:: Supplied information ::

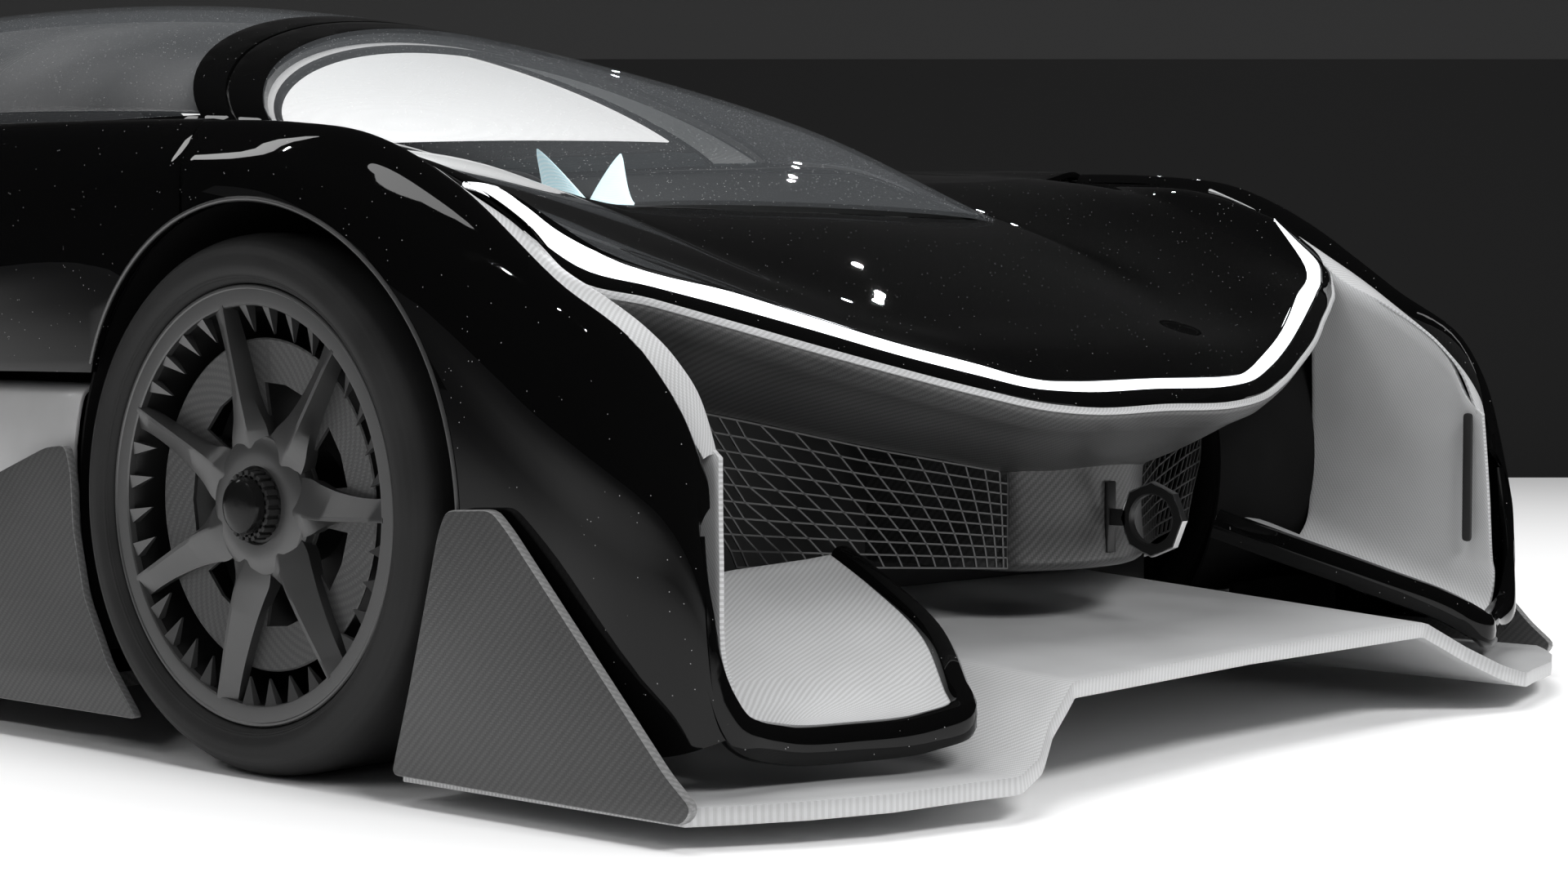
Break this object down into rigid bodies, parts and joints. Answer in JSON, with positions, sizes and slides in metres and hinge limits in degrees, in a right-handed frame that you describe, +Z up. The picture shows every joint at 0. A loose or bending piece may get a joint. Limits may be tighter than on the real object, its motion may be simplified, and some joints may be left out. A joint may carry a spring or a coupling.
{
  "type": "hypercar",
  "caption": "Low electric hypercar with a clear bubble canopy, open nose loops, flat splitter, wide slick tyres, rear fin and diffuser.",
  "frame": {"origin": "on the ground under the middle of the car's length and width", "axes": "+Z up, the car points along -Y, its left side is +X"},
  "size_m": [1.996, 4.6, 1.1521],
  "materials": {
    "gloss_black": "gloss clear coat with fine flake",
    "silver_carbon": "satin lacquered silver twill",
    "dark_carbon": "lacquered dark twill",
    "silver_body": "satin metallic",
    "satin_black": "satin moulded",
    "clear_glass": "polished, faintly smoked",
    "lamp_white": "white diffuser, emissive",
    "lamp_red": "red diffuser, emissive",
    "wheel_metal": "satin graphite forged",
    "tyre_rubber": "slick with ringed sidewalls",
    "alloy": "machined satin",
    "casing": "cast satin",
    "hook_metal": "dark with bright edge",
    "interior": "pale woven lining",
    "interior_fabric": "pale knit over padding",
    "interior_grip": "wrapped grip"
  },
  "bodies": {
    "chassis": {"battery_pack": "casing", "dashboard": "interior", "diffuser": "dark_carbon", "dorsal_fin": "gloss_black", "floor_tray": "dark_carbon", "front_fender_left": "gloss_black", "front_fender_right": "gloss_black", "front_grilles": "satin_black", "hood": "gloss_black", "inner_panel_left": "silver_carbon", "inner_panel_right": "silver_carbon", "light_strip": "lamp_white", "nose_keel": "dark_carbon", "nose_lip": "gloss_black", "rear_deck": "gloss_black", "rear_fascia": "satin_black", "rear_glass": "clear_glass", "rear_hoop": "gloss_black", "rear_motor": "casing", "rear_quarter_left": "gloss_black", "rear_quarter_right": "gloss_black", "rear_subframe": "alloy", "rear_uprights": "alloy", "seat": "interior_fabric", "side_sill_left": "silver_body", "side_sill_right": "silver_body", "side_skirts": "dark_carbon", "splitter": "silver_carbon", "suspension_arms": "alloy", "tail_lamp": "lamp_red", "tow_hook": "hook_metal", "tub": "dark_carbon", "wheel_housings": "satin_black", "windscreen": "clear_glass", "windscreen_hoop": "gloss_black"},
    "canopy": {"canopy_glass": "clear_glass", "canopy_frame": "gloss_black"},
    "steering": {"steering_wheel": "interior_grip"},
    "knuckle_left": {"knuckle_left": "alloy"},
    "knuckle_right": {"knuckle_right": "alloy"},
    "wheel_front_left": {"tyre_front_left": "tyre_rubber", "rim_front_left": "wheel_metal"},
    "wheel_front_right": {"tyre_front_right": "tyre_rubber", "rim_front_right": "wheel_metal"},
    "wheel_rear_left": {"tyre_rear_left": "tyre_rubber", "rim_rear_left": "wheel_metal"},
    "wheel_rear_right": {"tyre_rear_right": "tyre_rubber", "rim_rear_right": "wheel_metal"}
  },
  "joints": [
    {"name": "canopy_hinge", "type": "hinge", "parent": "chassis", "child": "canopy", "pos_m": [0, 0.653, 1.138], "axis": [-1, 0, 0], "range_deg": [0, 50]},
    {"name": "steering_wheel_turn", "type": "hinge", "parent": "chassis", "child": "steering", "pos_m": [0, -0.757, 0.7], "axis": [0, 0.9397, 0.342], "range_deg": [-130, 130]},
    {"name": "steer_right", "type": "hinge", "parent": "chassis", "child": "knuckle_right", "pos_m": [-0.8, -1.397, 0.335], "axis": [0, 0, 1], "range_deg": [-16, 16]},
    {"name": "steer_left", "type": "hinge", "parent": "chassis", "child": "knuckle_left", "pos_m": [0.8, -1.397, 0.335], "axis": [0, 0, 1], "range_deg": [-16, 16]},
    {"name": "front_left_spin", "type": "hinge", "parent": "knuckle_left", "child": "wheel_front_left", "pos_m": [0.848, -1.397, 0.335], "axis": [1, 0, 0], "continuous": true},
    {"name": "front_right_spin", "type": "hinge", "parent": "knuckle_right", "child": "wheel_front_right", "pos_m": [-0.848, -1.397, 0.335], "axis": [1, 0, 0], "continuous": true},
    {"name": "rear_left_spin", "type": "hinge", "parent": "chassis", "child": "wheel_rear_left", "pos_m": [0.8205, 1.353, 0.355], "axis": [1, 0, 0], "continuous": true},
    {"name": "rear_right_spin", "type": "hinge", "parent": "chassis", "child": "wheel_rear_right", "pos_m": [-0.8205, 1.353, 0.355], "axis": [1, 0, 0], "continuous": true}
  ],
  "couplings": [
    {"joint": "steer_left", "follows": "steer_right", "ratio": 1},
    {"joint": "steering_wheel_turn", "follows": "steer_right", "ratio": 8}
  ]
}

:::

What to produce →
Your task is to repeat every line exactly.

In response →
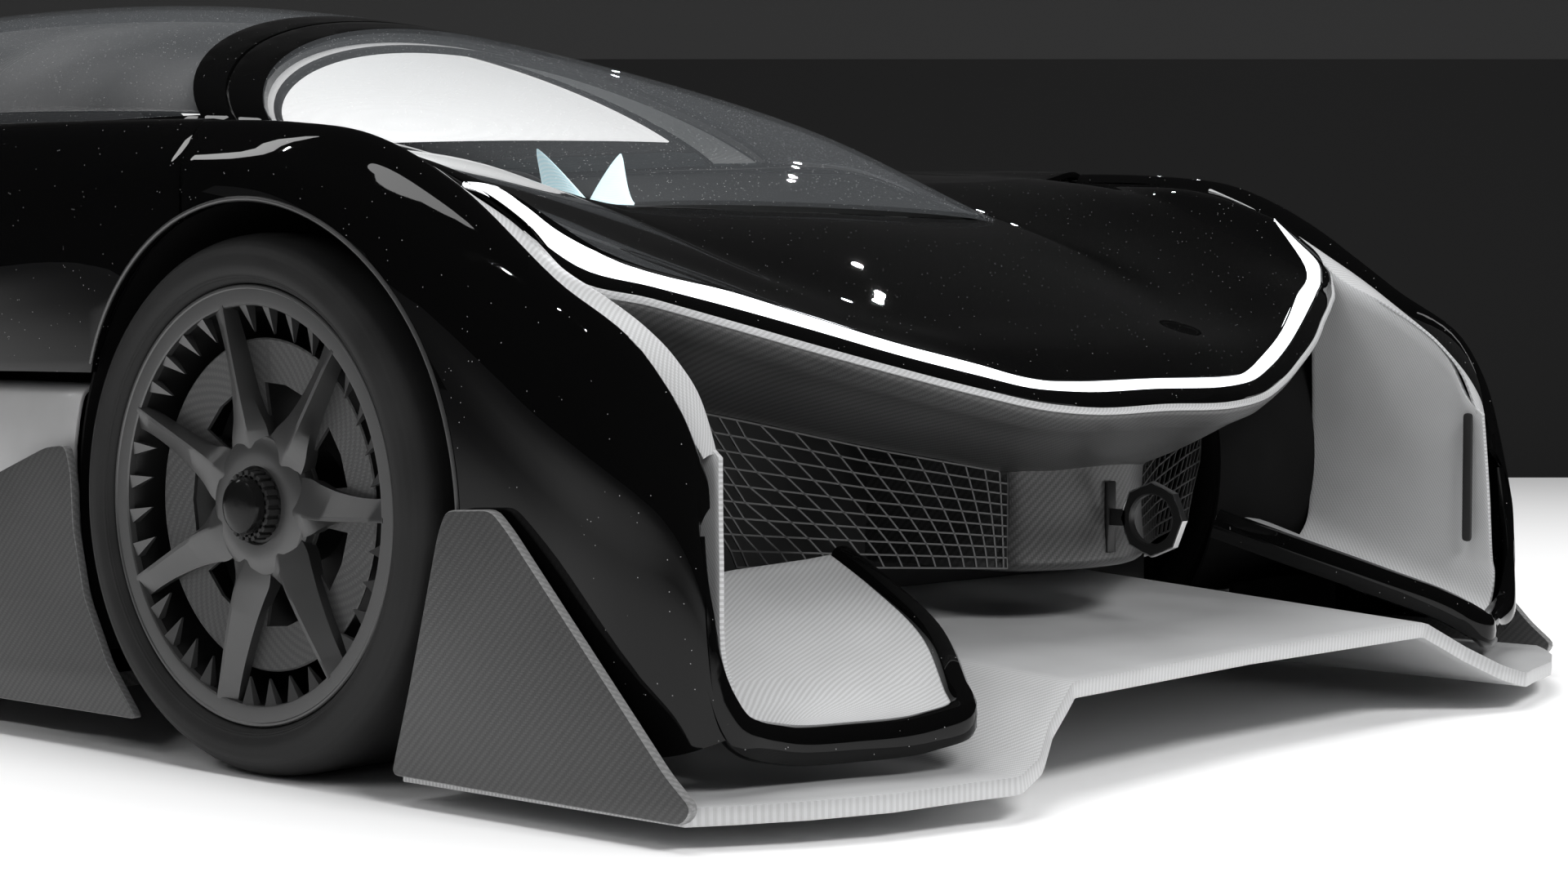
Break this object down into rigid bodies, parts and joints. Answer in JSON, with positions, sizes and slides in metres and hinge limits in degrees, in a right-handed frame that you describe, +Z up. The picture shows every joint at 0. A loose or bending piece may get a joint. Limits may be tighter than on the real object, its motion may be simplified, and some joints may be left out. A joint may carry a spring or a coupling.
{
  "type": "hypercar",
  "caption": "Low electric hypercar with a clear bubble canopy, open nose loops, flat splitter, wide slick tyres, rear fin and diffuser.",
  "frame": {"origin": "on the ground under the middle of the car's length and width", "axes": "+Z up, the car points along -Y, its left side is +X"},
  "size_m": [1.996, 4.6, 1.1521],
  "materials": {
    "gloss_black": "gloss clear coat with fine flake",
    "silver_carbon": "satin lacquered silver twill",
    "dark_carbon": "lacquered dark twill",
    "silver_body": "satin metallic",
    "satin_black": "satin moulded",
    "clear_glass": "polished, faintly smoked",
    "lamp_white": "white diffuser, emissive",
    "lamp_red": "red diffuser, emissive",
    "wheel_metal": "satin graphite forged",
    "tyre_rubber": "slick with ringed sidewalls",
    "alloy": "machined satin",
    "casing": "cast satin",
    "hook_metal": "dark with bright edge",
    "interior": "pale woven lining",
    "interior_fabric": "pale knit over padding",
    "interior_grip": "wrapped grip"
  },
  "bodies": {
    "chassis": {"battery_pack": "casing", "dashboard": "interior", "diffuser": "dark_carbon", "dorsal_fin": "gloss_black", "floor_tray": "dark_carbon", "front_fender_left": "gloss_black", "front_fender_right": "gloss_black", "front_grilles": "satin_black", "hood": "gloss_black", "inner_panel_left": "silver_carbon", "inner_panel_right": "silver_carbon", "light_strip": "lamp_white", "nose_keel": "dark_carbon", "nose_lip": "gloss_black", "rear_deck": "gloss_black", "rear_fascia": "satin_black", "rear_glass": "clear_glass", "rear_hoop": "gloss_black", "rear_motor": "casing", "rear_quarter_left": "gloss_black", "rear_quarter_right": "gloss_black", "rear_subframe": "alloy", "rear_uprights": "alloy", "seat": "interior_fabric", "side_sill_left": "silver_body", "side_sill_right": "silver_body", "side_skirts": "dark_carbon", "splitter": "silver_carbon", "suspension_arms": "alloy", "tail_lamp": "lamp_red", "tow_hook": "hook_metal", "tub": "dark_carbon", "wheel_housings": "satin_black", "windscreen": "clear_glass", "windscreen_hoop": "gloss_black"},
    "canopy": {"canopy_glass": "clear_glass", "canopy_frame": "gloss_black"},
    "steering": {"steering_wheel": "interior_grip"},
    "knuckle_left": {"knuckle_left": "alloy"},
    "knuckle_right": {"knuckle_right": "alloy"},
    "wheel_front_left": {"tyre_front_left": "tyre_rubber", "rim_front_left": "wheel_metal"},
    "wheel_front_right": {"tyre_front_right": "tyre_rubber", "rim_front_right": "wheel_metal"},
    "wheel_rear_left": {"tyre_rear_left": "tyre_rubber", "rim_rear_left": "wheel_metal"},
    "wheel_rear_right": {"tyre_rear_right": "tyre_rubber", "rim_rear_right": "wheel_metal"}
  },
  "joints": [
    {"name": "canopy_hinge", "type": "hinge", "parent": "chassis", "child": "canopy", "pos_m": [0, 0.653, 1.138], "axis": [-1, 0, 0], "range_deg": [0, 50]},
    {"name": "steering_wheel_turn", "type": "hinge", "parent": "chassis", "child": "steering", "pos_m": [0, -0.757, 0.7], "axis": [0, 0.9397, 0.342], "range_deg": [-130, 130]},
    {"name": "steer_right", "type": "hinge", "parent": "chassis", "child": "knuckle_right", "pos_m": [-0.8, -1.397, 0.335], "axis": [0, 0, 1], "range_deg": [-16, 16]},
    {"name": "steer_left", "type": "hinge", "parent": "chassis", "child": "knuckle_left", "pos_m": [0.8, -1.397, 0.335], "axis": [0, 0, 1], "range_deg": [-16, 16]},
    {"name": "front_left_spin", "type": "hinge", "parent": "knuckle_left", "child": "wheel_front_left", "pos_m": [0.848, -1.397, 0.335], "axis": [1, 0, 0], "continuous": true},
    {"name": "front_right_spin", "type": "hinge", "parent": "knuckle_right", "child": "wheel_front_right", "pos_m": [-0.848, -1.397, 0.335], "axis": [1, 0, 0], "continuous": true},
    {"name": "rear_left_spin", "type": "hinge", "parent": "chassis", "child": "wheel_rear_left", "pos_m": [0.8205, 1.353, 0.355], "axis": [1, 0, 0], "continuous": true},
    {"name": "rear_right_spin", "type": "hinge", "parent": "chassis", "child": "wheel_rear_right", "pos_m": [-0.8205, 1.353, 0.355], "axis": [1, 0, 0], "continuous": true}
  ],
  "couplings": [
    {"joint": "steer_left", "follows": "steer_right", "ratio": 1},
    {"joint": "steering_wheel_turn", "follows": "steer_right", "ratio": 8}
  ]
}